Ambalappuzha MLA calls for audit of works on NH 47; highways in Alappuzha, Thrissur-Palakkad stretch in state of disrepair
Several contractors working on national highways are ‘benamis’ of engineers in government departments concerned, Ambalappuzha MLA G. Sudhakaran has said. He has called for an audit of works over the last five years on National Highway 47 under a departmental initiative to ensure that corrupt engineers and contractors are punished.
The MLA was reacting to the plight of NH 47 in Alappuzha district. “The highway was re-laid three to four months ago for the visit of the Indian President. However, it is in utter disrepair now," he said, pointing to the severely-potholed stretch between Alappuzha town and its southern suburbs.
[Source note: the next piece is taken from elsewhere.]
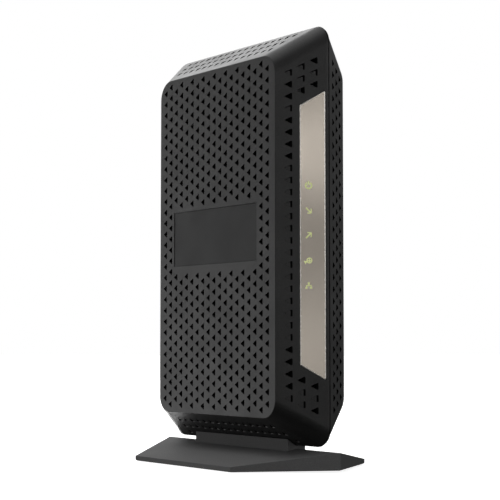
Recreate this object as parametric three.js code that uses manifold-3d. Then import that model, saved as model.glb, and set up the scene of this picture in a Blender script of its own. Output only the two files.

He said engineers and contractors had forged a nexus that did not fear the people, the government or any authority. That was why a highway that had been built to last at least five years had fallen apart in three to six months, he alleged.
There was no quality audit of the roads being built in the State. Such a situation could not be allowed to continue for long, he added, and recounted his recent experience on a highway.
Mr. Sudhakaran had recently undertaken an autorickshaw ride through dilapidated roads in Alappuzha. “The potholes are deep and wide and a threat to life,” he said. Especially vulnerable are two-wheeler riders.
Vehicles that try to avoid potholes have frequently met with accidents similar to the one at Kanjirapilly a few days ago where a car that swerved to the right to avoid a gaping pothole rammed into a lorry, killing four people.
On the dismal condition of NH 47 in Alappuzha, a senior PWD-NH wing engineer said repair works had to be retendered because initially only one contractor had submitted his bid. “We had to retender the work in keeping with Central Vigilance Commission (CVC) guidelines. The monsoon began by the time we awarded the contract. Currently, potholes are being repaired using wet mix macadam (WMM). A bituminous coating will be given once rains subside.”
Concorde Constructions has been awarded the work to resurface a 22-km dilapidated stretch south of Alappuzha. An agreement will soon be signed with a contractor to carry out Rs. 5.80-crore worth repair works along ill-maintained portions of Aroor-Cherthala-Paripilly stretch on the highway. Around Rs. 12 crore has been sought from the Union Ministry of Road Transport and Highways (MoRTH), sources said.
Interestingly, while vehicles move at high speeds over well-maintained six and eight-lane highways in neighbouring States, the State and Central governments have been unable to ensure pothole-free, two-lane highways in Kerala.
The inability of the two governments has resulted in the number of accidents skyrocketing during the monsoon season along shabby and dilapidated highways that criss-cross the State. Traffic hold-ups have become the norm, especially in ill-maintained stretches and at narrow junctions.
However, neither government has stepped in to restore roads and to augment safety measures.
Widening narrow two-lane corridors to four lanes has also lost steam, despite reports stating that the Union Ministry is not averse to the State having the final say on acquiring land at a width of 30 m or 45 m.
Neither has taken steps to remove encroachers and to curb haphazard parking that are choking the abysmally-narrow NH 47, NH 17 and NH 49.
A senior PWD (NH wing) official said the State government had to step in with a Rs. 5-crore special grant to repair the pothole-riddled Thrissur-Palakkad NH since the National Highways Authority of India (NHAI) was willing to spend just Rs. 60 lakh for restoring the stretch.
“The NHAI did nothing to repair the stretch during summer months. With the highway’s condition worsening during the monsoon, especially at Kuthiraan, it has cited its helplessness. We will restore 10 km of the stretch, while the NHAI must urgently repair 20 km of the highway where the tarred surface has been washed away.”
The State would have chipped in with funds and repaired severely-potholed areas if the NHAI had not cited ‘audit objection’ as an excuse for keeping the Public Works Department (PWD) from undertaking repairs, he said. The highway was last repaired in 2009.
While overlooking the fact that little was done to speed up awarding of works prior to summer months, an official in the Ministry said rains were hampering repair works.
“The repair works that will be done once rains take a break will last for up to four years, depending on the weather and number of heavy vehicles that use the NH,” he said.
NH 17, NH 49
PWD-NH wing and MoRTH are yet to restore damaged portions of NH 17 and NH 49, despite the steep increase in number of vehicles using them.